Jim And The French Vanilla - “Afraid of the House” LP

Tuesday, February 14, 2017

 

It’s Valentine's Day and you may be an asshole, but Dirtnap puts out another winner. As the bandcamp site says, this is “the solo project of Jim Blaha from The Blind Shake. This is his 3rd album under the Jim And The French Vanilla moniker, but the first to be made widely available.” Great! Good news for you dear reader!

 

Right from the first track, “When You’re Down,” we get power power power. Jim and his FV know how to take a guitar riff and work with it. They prove that you do not need a TON of chords to make meaning. They understand that vocals and harmonies are as important as chord progressions. Subtle changes to a chord (adding a note to make it clear it is a major chord for example) brighten and change the dynamic of the sound. It is okay to repeat a progression as long as there is something interesting happening somewhere.

 

Too analytic? Tough shit. The third track, “Back Home,” plays with guitar riffs in a way that creates a brooding atmosphere. There is a dreamy quality to the vocals which is a nice contrast to the sparse layers of occasionally dissonant guitar. Again, they prove here that one riff with some slight variation and a hooky chorus can create a powerful tune. Throw in some well-timed fuzz and there you go, you’re a fucking Rolling Stone.

 

There is a nice play of back and forth thoughtful mid-tempo stuff with the faster punky stuff here. Like a lot of Dirtnap’s acts, there is that bouncy, snotty feel ala Captain Sensible, with his fried egg shirt, tight jeans, and cig bouncing around stage like he could give a shit. That feel isn’t overdone here to the point of cliche. That’s a good thing.

 

Some of the later tracks on the record reflect that psych leaning, a departure from the sometimes Buzzcocky feel of songs like “Take it to the Grave,” but a welcome one which demonstrates a depth of musical character. “Not Even War” is killer. Makes me want to jump into the cold Black Sea.

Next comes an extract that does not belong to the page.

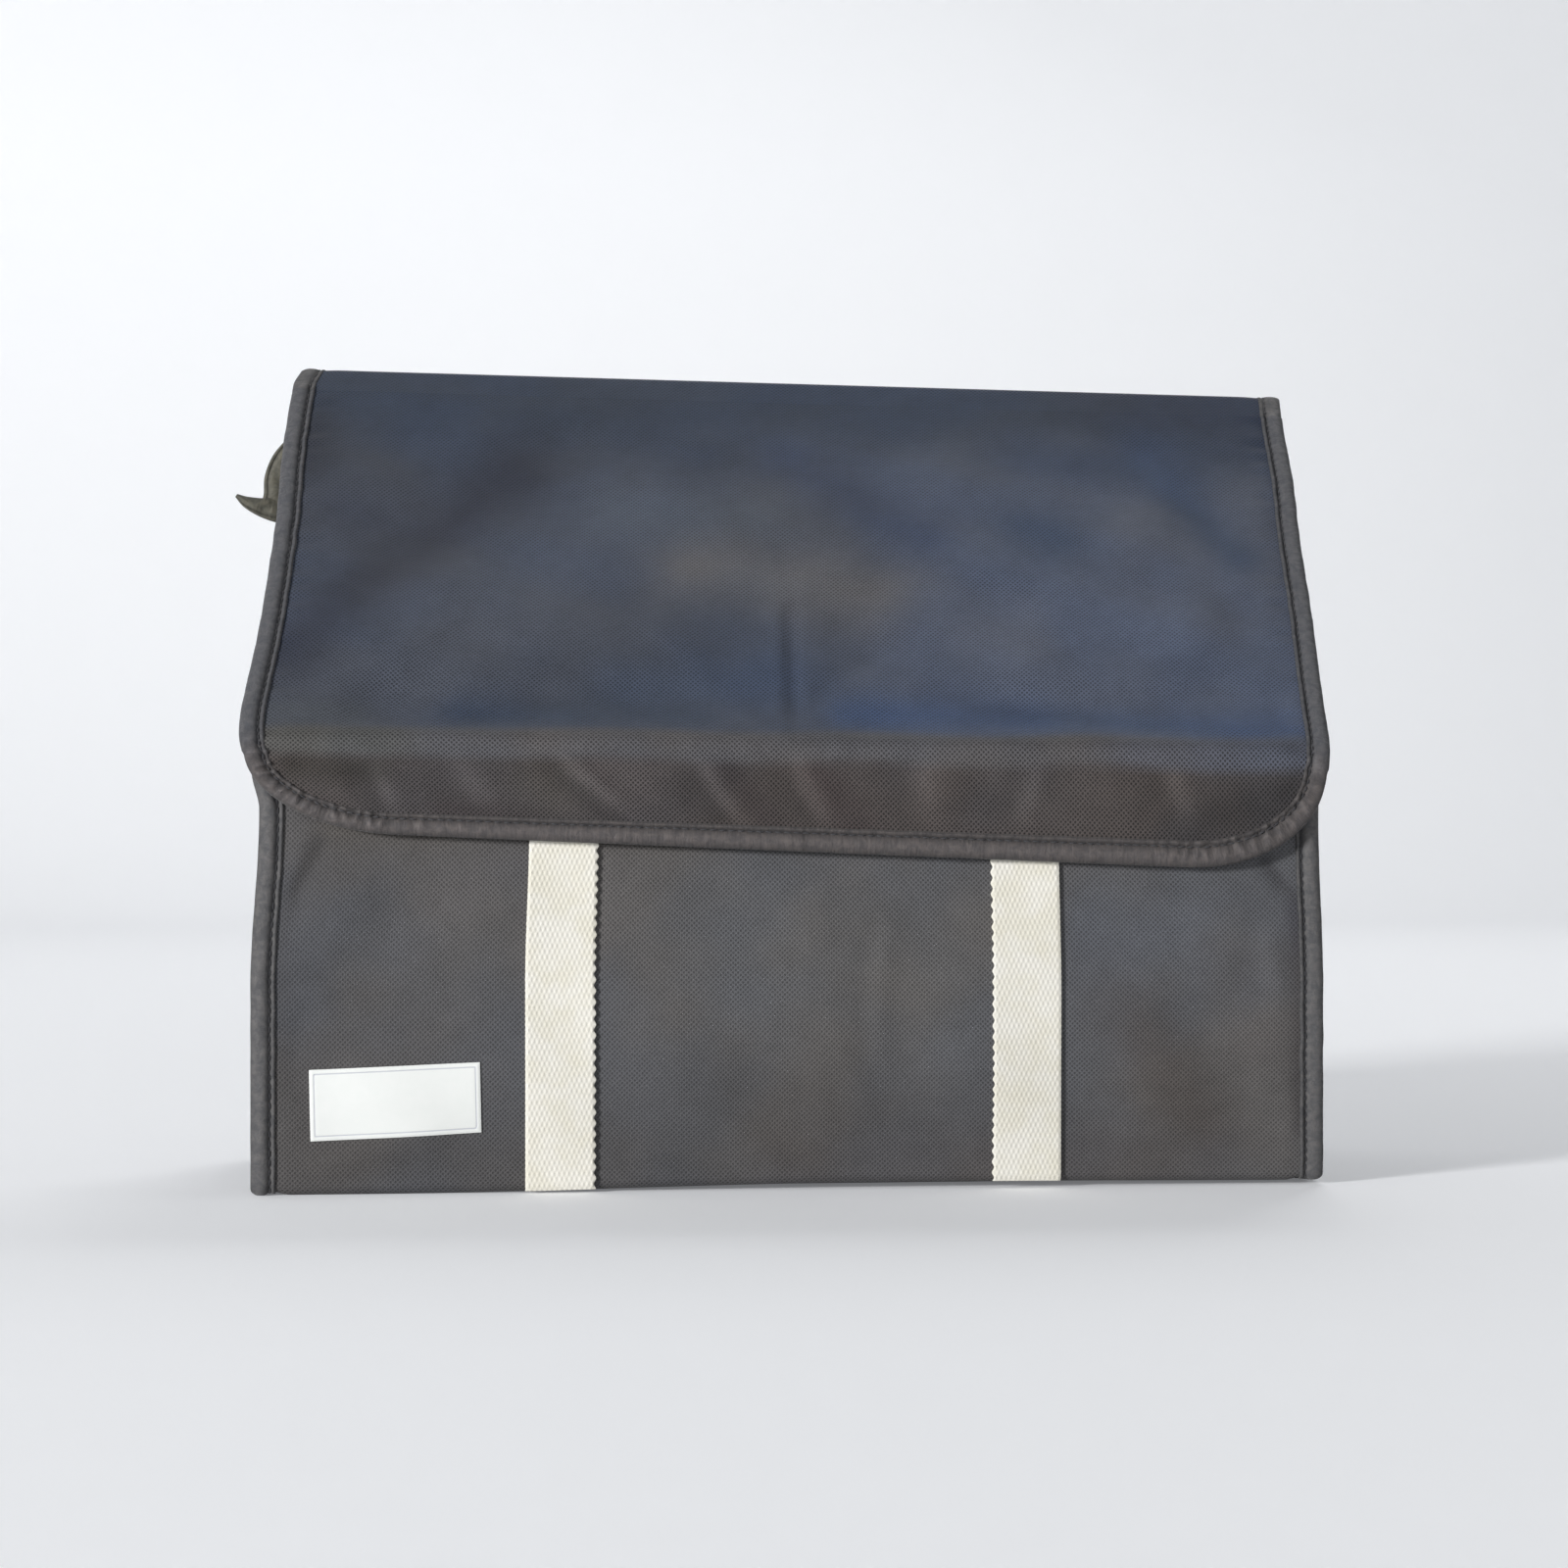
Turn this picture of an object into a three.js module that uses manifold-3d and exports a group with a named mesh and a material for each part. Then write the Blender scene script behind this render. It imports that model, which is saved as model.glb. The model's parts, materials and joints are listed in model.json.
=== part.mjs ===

Again, the real strength of this record is the ability of the band to construct interesting songs that are not overthought. They understand nuance and the importance of allowing a sound to breathe while giving a song personality with thoughtful lyrics.

 

Since I started putting vodka in my stout, songs like “Lonely Man” draw my attention even more. Don’t judge.


Favorite tracks: “When You’re Down” and “Back Home.”